» **MATERIAL FOR THE TASK**
↓↓↓

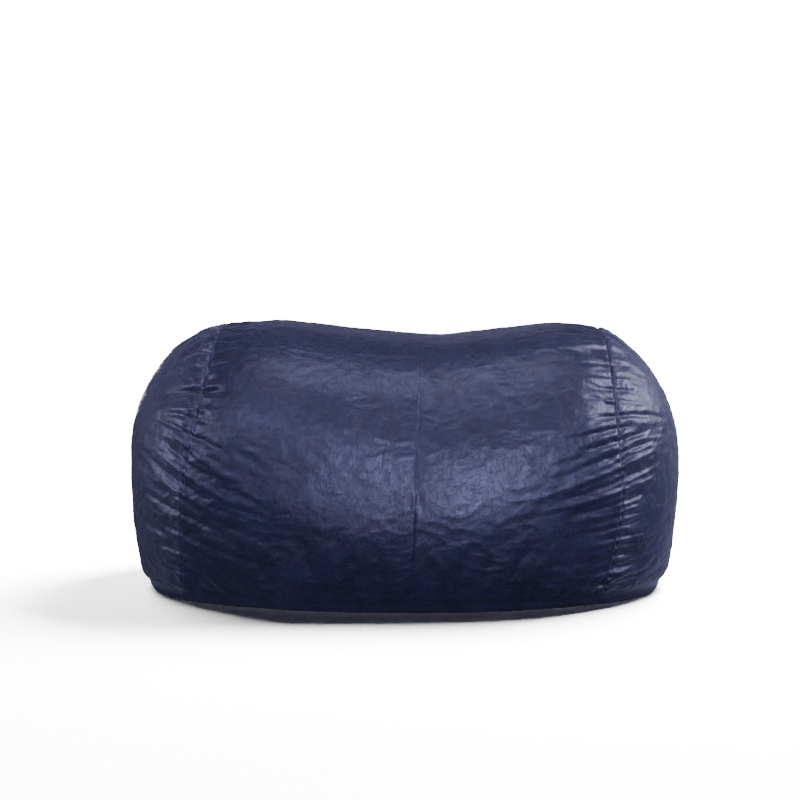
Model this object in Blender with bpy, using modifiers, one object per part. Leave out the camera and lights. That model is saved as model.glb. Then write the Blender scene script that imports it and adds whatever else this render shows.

↑↑↑
↓↓↓

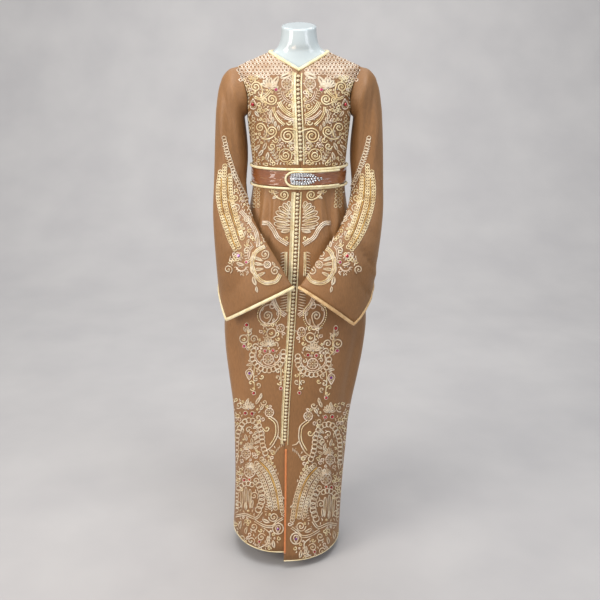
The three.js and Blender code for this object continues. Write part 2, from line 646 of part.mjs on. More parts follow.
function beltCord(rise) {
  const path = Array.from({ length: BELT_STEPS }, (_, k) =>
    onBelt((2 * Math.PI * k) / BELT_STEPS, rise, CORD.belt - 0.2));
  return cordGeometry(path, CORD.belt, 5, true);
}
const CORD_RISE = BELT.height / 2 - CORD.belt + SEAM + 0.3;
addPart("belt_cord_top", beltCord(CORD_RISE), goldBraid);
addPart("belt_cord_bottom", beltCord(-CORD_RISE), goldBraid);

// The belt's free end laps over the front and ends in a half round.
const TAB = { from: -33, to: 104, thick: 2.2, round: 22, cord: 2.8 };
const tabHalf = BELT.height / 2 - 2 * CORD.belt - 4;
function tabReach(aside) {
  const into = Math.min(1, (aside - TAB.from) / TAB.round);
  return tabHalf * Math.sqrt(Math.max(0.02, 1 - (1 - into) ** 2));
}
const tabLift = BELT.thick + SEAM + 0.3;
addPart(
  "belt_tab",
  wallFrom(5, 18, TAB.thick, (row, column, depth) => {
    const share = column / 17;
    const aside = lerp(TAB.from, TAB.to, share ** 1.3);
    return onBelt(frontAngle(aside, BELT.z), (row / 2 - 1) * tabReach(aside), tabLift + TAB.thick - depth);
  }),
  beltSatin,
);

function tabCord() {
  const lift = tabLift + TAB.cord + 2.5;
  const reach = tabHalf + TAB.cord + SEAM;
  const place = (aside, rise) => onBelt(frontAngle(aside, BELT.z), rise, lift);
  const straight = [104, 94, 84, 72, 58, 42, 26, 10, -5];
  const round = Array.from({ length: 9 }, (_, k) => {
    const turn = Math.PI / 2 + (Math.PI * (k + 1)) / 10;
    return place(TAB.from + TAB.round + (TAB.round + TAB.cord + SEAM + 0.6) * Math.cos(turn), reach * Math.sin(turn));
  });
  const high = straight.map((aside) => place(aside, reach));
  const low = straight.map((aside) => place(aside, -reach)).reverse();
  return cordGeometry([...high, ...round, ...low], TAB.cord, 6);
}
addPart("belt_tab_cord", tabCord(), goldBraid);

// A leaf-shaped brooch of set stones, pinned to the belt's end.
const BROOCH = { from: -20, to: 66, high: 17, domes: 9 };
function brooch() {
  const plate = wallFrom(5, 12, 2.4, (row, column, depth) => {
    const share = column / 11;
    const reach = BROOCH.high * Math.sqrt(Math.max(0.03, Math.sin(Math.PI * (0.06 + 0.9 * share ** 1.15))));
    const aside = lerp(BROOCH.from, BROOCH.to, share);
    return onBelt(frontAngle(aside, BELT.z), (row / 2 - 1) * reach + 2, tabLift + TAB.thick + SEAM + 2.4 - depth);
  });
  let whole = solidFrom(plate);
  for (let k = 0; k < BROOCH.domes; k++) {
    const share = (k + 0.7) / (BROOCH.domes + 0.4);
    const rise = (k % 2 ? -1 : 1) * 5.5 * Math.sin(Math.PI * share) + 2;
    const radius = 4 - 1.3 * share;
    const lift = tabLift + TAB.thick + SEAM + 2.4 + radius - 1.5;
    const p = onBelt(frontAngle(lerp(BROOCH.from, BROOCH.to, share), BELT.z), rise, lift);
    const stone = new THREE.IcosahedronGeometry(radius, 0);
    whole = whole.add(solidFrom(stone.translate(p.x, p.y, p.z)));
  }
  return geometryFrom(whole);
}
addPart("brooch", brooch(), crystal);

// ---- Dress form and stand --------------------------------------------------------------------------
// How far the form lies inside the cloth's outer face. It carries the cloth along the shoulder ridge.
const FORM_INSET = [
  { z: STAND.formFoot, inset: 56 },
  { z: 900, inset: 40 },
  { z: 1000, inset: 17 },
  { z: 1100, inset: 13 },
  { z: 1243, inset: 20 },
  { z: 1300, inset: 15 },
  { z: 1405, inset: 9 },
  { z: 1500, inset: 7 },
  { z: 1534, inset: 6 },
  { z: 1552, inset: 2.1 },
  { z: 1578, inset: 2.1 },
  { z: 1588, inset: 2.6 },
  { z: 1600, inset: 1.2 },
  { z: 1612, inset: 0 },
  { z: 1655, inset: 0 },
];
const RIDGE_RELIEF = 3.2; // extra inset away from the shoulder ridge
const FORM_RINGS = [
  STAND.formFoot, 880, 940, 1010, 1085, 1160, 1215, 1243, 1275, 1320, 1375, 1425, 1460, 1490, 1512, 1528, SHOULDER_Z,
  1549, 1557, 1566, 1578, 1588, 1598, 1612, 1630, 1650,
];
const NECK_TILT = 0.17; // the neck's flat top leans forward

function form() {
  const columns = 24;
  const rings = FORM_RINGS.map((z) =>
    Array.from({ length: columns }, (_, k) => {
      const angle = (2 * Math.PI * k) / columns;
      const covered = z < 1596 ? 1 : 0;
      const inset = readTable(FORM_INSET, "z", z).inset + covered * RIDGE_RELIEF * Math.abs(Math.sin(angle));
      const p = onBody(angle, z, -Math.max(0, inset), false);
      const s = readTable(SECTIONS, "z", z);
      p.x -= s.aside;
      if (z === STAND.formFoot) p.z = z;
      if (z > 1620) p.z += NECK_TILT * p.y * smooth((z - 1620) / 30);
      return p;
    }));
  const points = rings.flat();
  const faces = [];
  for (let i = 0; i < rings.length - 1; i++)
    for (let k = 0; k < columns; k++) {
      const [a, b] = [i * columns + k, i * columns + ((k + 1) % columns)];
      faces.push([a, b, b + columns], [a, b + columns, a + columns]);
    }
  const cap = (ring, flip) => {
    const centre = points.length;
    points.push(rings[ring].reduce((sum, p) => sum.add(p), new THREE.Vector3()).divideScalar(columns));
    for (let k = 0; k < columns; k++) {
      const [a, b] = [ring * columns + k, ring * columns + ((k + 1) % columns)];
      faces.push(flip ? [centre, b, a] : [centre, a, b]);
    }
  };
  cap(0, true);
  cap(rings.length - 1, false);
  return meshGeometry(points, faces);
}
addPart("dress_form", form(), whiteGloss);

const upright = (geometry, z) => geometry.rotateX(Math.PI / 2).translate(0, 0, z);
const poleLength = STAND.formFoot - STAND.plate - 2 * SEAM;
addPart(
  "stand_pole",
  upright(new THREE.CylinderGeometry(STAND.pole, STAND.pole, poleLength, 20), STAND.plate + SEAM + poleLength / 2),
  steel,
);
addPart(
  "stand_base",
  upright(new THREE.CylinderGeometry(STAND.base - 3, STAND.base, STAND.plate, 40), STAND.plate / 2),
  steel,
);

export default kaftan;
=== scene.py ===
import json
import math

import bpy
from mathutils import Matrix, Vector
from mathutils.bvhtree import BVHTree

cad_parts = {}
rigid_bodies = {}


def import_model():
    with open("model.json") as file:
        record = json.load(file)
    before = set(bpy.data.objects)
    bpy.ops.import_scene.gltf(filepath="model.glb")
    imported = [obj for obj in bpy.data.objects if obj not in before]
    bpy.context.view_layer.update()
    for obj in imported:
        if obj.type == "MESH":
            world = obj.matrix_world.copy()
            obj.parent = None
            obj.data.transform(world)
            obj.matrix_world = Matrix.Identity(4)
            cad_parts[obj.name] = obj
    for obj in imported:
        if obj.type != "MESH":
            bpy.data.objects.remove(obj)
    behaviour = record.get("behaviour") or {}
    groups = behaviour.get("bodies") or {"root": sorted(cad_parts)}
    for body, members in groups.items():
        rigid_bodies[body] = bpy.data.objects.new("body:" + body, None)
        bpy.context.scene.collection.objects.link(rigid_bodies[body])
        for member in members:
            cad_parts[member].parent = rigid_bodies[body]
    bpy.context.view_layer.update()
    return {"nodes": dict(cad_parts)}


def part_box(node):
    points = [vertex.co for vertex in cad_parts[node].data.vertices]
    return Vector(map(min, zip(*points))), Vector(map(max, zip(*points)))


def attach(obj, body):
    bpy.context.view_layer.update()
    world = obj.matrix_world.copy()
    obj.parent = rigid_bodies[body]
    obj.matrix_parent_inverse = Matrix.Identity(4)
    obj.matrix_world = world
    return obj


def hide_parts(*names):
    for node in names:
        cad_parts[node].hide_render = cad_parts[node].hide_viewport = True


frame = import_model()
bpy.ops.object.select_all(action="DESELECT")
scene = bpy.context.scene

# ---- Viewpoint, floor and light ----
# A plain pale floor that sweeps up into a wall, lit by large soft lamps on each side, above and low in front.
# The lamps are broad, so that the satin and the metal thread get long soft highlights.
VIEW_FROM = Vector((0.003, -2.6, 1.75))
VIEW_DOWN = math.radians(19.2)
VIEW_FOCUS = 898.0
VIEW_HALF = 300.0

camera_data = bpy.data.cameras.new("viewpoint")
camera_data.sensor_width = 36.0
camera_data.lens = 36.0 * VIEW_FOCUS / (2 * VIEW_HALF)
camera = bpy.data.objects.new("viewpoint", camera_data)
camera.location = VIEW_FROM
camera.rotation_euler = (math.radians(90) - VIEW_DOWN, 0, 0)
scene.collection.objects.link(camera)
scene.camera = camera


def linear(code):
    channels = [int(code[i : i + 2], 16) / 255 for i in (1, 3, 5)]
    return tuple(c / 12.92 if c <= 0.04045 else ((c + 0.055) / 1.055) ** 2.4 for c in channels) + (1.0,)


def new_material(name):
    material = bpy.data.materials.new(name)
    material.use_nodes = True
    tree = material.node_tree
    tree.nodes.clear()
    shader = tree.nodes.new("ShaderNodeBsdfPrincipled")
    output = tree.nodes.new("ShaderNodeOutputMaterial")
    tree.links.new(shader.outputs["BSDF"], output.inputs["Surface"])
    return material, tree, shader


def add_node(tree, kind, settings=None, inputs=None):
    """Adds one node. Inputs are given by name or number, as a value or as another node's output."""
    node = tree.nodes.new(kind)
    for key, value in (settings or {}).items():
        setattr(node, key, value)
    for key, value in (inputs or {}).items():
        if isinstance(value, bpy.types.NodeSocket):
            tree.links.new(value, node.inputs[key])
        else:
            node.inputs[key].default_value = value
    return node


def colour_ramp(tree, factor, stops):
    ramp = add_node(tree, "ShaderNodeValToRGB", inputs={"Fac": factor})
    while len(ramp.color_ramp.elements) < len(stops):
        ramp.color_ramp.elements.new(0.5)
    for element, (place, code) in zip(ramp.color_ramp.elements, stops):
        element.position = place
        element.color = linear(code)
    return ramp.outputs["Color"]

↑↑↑

» **EXERCISE DESCRIPTION**
Every line from the one containing "const upright = (geometry, z)" through the one containing "obj.parent = None" is to be given again exactly, both ends included, and no line outside that range.

» **RESULT OF THE EXERCISE**
const upright = (geometry, z) => geometry.rotateX(Math.PI / 2).translate(0, 0, z);
const poleLength = STAND.formFoot - STAND.plate - 2 * SEAM;
addPart(
  "stand_pole",
  upright(new THREE.CylinderGeometry(STAND.pole, STAND.pole, poleLength, 20), STAND.plate + SEAM + poleLength / 2),
  steel,
);
addPart(
  "stand_base",
  upright(new THREE.CylinderGeometry(STAND.base - 3, STAND.base, STAND.plate, 40), STAND.plate / 2),
  steel,
);

export default kaftan;
=== scene.py ===
import json
import math

import bpy
from mathutils import Matrix, Vector
from mathutils.bvhtree import BVHTree

cad_parts = {}
rigid_bodies = {}


def import_model():
    with open("model.json") as file:
        record = json.load(file)
    before = set(bpy.data.objects)
    bpy.ops.import_scene.gltf(filepath="model.glb")
    imported = [obj for obj in bpy.data.objects if obj not in before]
    bpy.context.view_layer.update()
    for obj in imported:
        if obj.type == "MESH":
            world = obj.matrix_world.copy()
            obj.parent = None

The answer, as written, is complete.